Le FMI et la Banque mondiale n’ont pas la capacité de faire grand chose sans le soutien des acteurs clés de leur direction. Il s’agit donc là, à mon avis, du premier élément à prendre en considération. Si vous voulez vraiment critiquer la Banque mondiale et le FMI, en fait vous remettez en cause les politiques financières et de développement des principaux gouvernements qui en sont actionnaires.

La deuxième chose dont vous devez être conscient, je pense, est le fait qu’il est facile de critiquer ces institutions parce qu’elles traitent de problèmes extrêmement délicats. Vous devez vous poser honnêtement la question suivante : « que se passerait-il si elles n’existaient pas? ». Il est possible de répondre que le monde s’en porterait mieux, mais je ne crois pas que cet argument soit aussi solide que voudraient le faire croire certains critiques. Ces institutions peuvent sans contredit jouer un rôle plus constructif que celui qu’elles ont joué jusqu’à présent. Toutefois, il est faux d’attribuer tous les problèmes de développement, ou une grande partie de ceux-ci, à la Banque et au FMI, comme le font certains critiques. Ces institutions donnent des résultats raisonnablement bons étant donné le niveau de connaissance dont elles disposaient lorsqu’elles ont mené leurs activités, qui, de toute façon, ont été critiquées. Il serait donc difficile de condamner l’une ou l’autre de ces institutions sous prétexte qu’elles avaient délibérément l’intention de nuire dans leurs interactions avec les pays en développement. 

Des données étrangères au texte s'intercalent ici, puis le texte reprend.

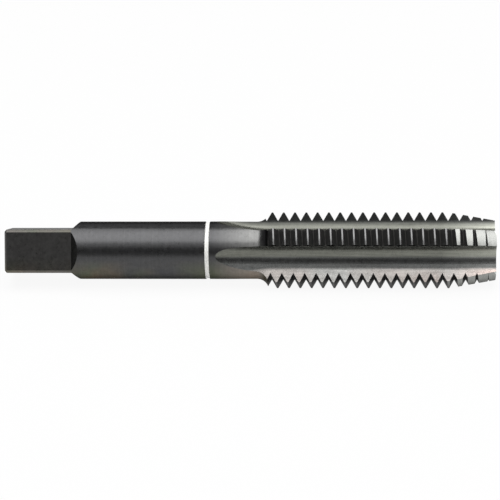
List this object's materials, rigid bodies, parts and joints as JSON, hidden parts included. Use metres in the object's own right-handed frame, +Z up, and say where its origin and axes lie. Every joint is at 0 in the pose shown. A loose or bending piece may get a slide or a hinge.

Par ailleurs, il se peut qu’elles soient mal informées. Le fait qu’elles soient des institutions de pouvoir, tant en raison de leur position du côté donateur de la direction que de leurs obligations à traiter avec les gouvernements récipiendaires, qui ne sont pas eux-mêmes toujours des structures de pouvoir idéales, signifie qu’elles sont extrêmement limitées quant aux types d’activités qu’elles peuvent entreprendre. Je crois donc que vos efforts en vue d’obtenir des changements au sein de ces institutions devraient être dirigés vers les principaux gouvernements qui en sont membres plutôt que vers ces deux institutions directement.